The result, according to Atlantic Monthly, was extraordinary:

In 2004, [Gill] quietly targeting three anti-gay Colorado incumbents; two of them went down. Through the combined efforts of a host of progressive interest groups, including many supported by Gill, Democrats captured both chambers of the legislature for the first time in forty years. Gill’s decision to back Democrats in Colorado was the only choice that would produce the gay-tolerant leadership he’s pursuing. But ten years from now, he told me, he hopes he’ll be able to give evenly to Republicans and Democrats.

In 2006, Gill went even bigger, targeting some 70 vulnerable anti-gay incumbents and other races that might affect who controls a state legislature. The results were even more extraordinary:

In the 2006 elections, on a level where a few thousand dollars can decide a close race, Gill’s universe of donors injected more than $3 million, providing in some cases more than 20 percent of a candidate’s or organization’s budget. On Election Day, 50 of the 70 targeted candidates were defeated … and out of the 13 states where Gill and his allies invested, four—Iowa, Michigan, Pennsylvania, and Washington—saw control of at least one legislative chamber switch to the Democratic Party.

Even with the strong anti-incumbent, anti-Republican electorate, those are impressive results.

Two factors that set Gill and the Gill Action Fund, his political action committee, apart from dinosaurs like the Human Rights Campaign are GAF's constituency of one, and its independence from the Democratic Party.  GAF has been headed since last year by Patrick Guerriero, the smart and talented former director of Log Cabin Republicans.

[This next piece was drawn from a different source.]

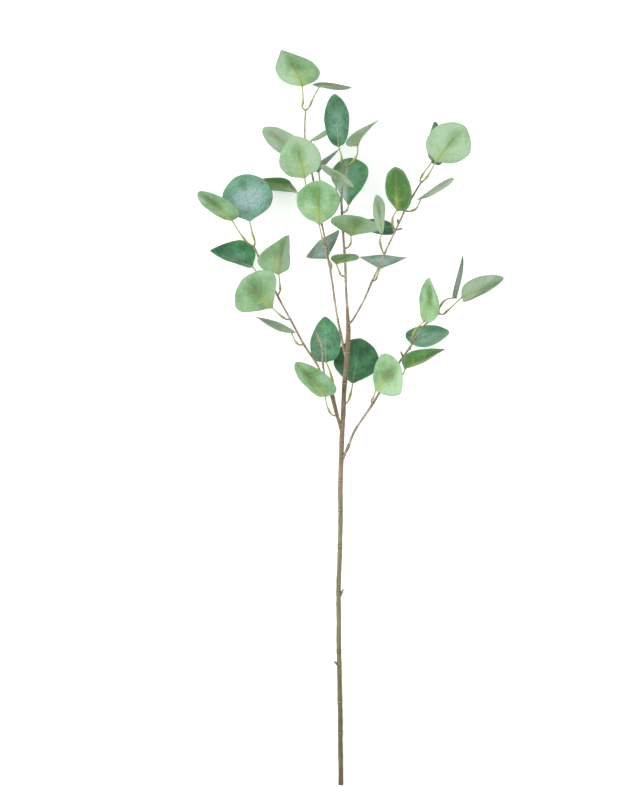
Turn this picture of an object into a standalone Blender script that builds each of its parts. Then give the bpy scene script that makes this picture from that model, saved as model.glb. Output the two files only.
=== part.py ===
"""A eucalyptus branch, cut and lying on a table.

The branch lies along Y with its cut end at -Y. X is to its right and Z is up, seen from above.
It is one woody stem with five side stems and a bud spur, and 37 leaves that sit on its nubs.
Lists and named sizes are in millimetres, and the model is in metres.
"""

import math
from collections import namedtuple

import bmesh
import bpy
from mathutils import Matrix, Vector

MM = 0.001

# Sizes that all leaves share
BLADE_THICKNESS = 0.8
CELLS_ACROSS = 4
CELLS_ALONG = 6
PETIOLE_RADIUS = 0.75
SLEEVE_SWELLING = 0.85
FULL_SLEEVE_LENGTH = 18.0
SLEEVE_AT = 0.3
SLEEVE_SPREAD = 0.2
RIB_RADIUS = 0.8
RIB_TIP_RADIUS = 0.35
RIB_SHARE = 0.6
PETIOLE_RINGS = 3
RIB_RINGS = 3

# Sizes that all stems share
NUB_LENGTH = 2.6
NUB_SPLAY = 0.6
NUB_RADIUS = 1.0
NUB_GAP = 0.4
PETIOLE_LEAD = 1.2
TABLE_SNAP = 0.1
ROUTE_STEP = 12.0

# How the tube profiles are cut: 6 sides on thin pieces and 8 on the main stem
THIN_PROFILE = 1
THICK_PROFILE = 2
FLAT_DOWN = math.radians(22.5)

# Each stem: x, y, z and diameter along its centreline, from its root to its tip
STEMS = {
    "main": [
        (-12, -428.5, 2.6, 5.6), (-12.5, -370, 2.6, 5.6), (-13, -329, 3.6, 5.6),
        (-14, -283, 7, 5.6), (-14.5, -235, 11.5, 5.6), (-14.5, -191, 16, 5.6),
        (-13, -149, 21, 5.6), (-12.5, -108, 26, 5.7), (-12.5, -72, 30, 5.8),
        (-11, -27, 35, 5.8), (-9.5, 4.5, 38, 5.6), (-8, 36, 41, 5.6),
        (-5.5, 67, 44, 5.8), (-3.5, 97, 47, 5.6), (-4.5, 119, 49, 4.0),
        (-6, 145.5, 50, 3.0), (-7, 173, 51, 2.9), (-9, 205.5, 52, 2.8),
        (-11, 235.5, 53, 2.8), (-11.5, 252, 53, 2.7), (-10.5, 270, 53, 2.6),
        (-8, 290.5, 54, 2.4),
    ],
    "left": [
        (-11.5, -16, 36, 3.6), (-13, -9, 37.5, 4.0), (-16.3, 2, 40, 4.2),
        (-20, 17, 42, 4.6), (-23, 28, 43, 5.0), (-32.5, 46, 44, 2.6),
        (-41.5, 65, 44, 2.5), (-55, 85, 43, 2.5), (-70.5, 114, 41, 2.4),
        (-84, 139, 38, 2.4), (-99, 168, 34, 2.3), (-106, 183.5, 31, 2.2),
        (-113, 199, 28, 2.2),
    ],
    "spur": [
        (-23, 28, 43, 3.0), (-30, 46, 47, 2.2), (-33, 63.5, 51, 2.0),
        (-33.5, 79.5, 55, 2.0), (-37.5, 91, 58, 2.4), (-40.5, 98, 60, 1.4),
    ],
    "top": [
        (-6, 68, 44.5, 2.6), (-9, 80, 46, 2.6), (-12, 96, 49, 2.5),
        (-15.5, 113, 52, 2.5), (-19.5, 136, 56, 2.4), (-22.5, 159, 59, 2.4),
        (-27, 184.5, 60, 2.3), (-31.5, 211, 58, 2.2), (-36.5, 234, 54, 2.2),
        (-41, 256.5, 50, 2.1), (-44.5, 277.5, 47, 2.1), (-49, 298, 44, 2.0),
        (-53, 316, 41, 2.0), (-54, 333.5, 38, 2.0), (-53, 356.5, 35, 2.0),
    ],
    "right": [
        (-4, 100, 47.5, 2.6), (-3, 107.5, 49, 2.6), (3, 116, 50, 2.5),
        (14.5, 136, 54, 2.4), (24, 158.5, 57, 2.4), (30.5, 172, 59, 2.4),
        (38, 189, 60, 2.3), (50, 215, 58, 2.2), (61.5, 239, 55, 2.2),
        (71, 256.5, 51, 2.1), (80.5, 272.5, 47, 2.1),
    ],
    "low": [
        (-11.5, -54, 32, 3.2), (-8.5, -44, 34, 3.2), (-4, -34, 36, 3.8),
        (1.5, -20, 39, 3.0), (7.5, -9, 42, 2.8), (15.5, 3, 44, 2.7),
        (24, 15.5, 46, 3.2), (35.5, 34, 47, 2.6), (52.5, 60.5, 47, 2.5),
        (68, 82, 45, 2.5), (74.5, 93, 43, 2.3), (85, 107.5, 40, 2.2),
        (101.5, 121, 35, 2.2),
    ],
}

# Bare nubs and buds: their root, their tip, and root and tip diameter
BUDS = [
    ("bud_low_right", (-13.6, -208.5, 14), (-8.7, -198.7, 17), 2.6, 1.8),
    ("bud_low_left", (-14.4, -217.8, 13), (-18.2, -216.2, 14.5), 2.4, 1.8),
    ("bud_lowest", (-14.2, -289.2, 6.6), (-20.3, -283.1, 9), 2.6, 1.6),
    ("bud_right_side", (54.2, 223.6, 57), (53.2, 229.4, 62), 1.6, 2.4),
    ("bud_right_free", (50.7, 216.5, 58), (59.2, 218.8, 62), 1.4, 2.2),
    ("bud_low_side", (59.6, 70.9, 46), (56.7, 77.5, 49), 1.8, 1.4),
    ("bud_spur", (-35.2, 85, 56.5), (-41.8, 90, 60), 1.6, 1.2),
]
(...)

Patrickguerriero Gill and Guerriero harbor no illusions that money is well spent today on the anti-gay GOP leadership, but their independence means — and this is most critical — that their money is spent on gay rights priorities, not Democratic Party priorities. There are many times, of course, when these two interests coincide, often in deciding control of state legislatures and in many individual races.

But one key principle preached by Gill and GAF is that gay money is better spent down in the trenches, like conservative Christians have for decades, than on "the shiny bauble" of national politics, even when sirens like Hillary Clinton or Barack Obama are calling.

That sort of strategy doesn't sit well with the "Massachusetts Gay Mafia" that runs HRC, or with leading gay Democrats like Jeff Soref, who complained to Atlantic Monthly that Gill's approach drained needed resources from Democrats:

"One of the problems with Tim’s strategy is that he’s turning people away from national politics at a time when Democrats have just achieved a big victory — one that we weren’t as big a part of as we might have been, perhaps because of his steering gay money away from the national level. I’ve personally gotten calls, pre- and postelection, from Democratic leaders who feel the gay community has not been as supportive in this election as in previous ones. There’s a tangible downside to disengaging. In a competitive environment, our issues may not get the attention we want them to get."

Soref has been an important critic of weak-kneed Democratic Party strategy on gay issues, but I couldn't side more strongly with Gill's independence over Soref's apologist thinking.  Let's hope Democratic Party leaders noticed the missing pink dollars.  It's frankly galling to hear that party leaders are paraphrasing Ms. Jackson — "What have you done for us lately?" — when that's exactly what we gays should be saying to them.

And as Gill Action Fund opens up a Washington office, the contrast with HRC couldn't be more striking.  As HRC adopts a strategy modeled after labor unions beholden to Democratic Party crumbs even as the party fails to deliver on its priorities, Gill and GAF are putting their money where the action is: ballot measures that deal directly with our equality and races where our money can make the most difference.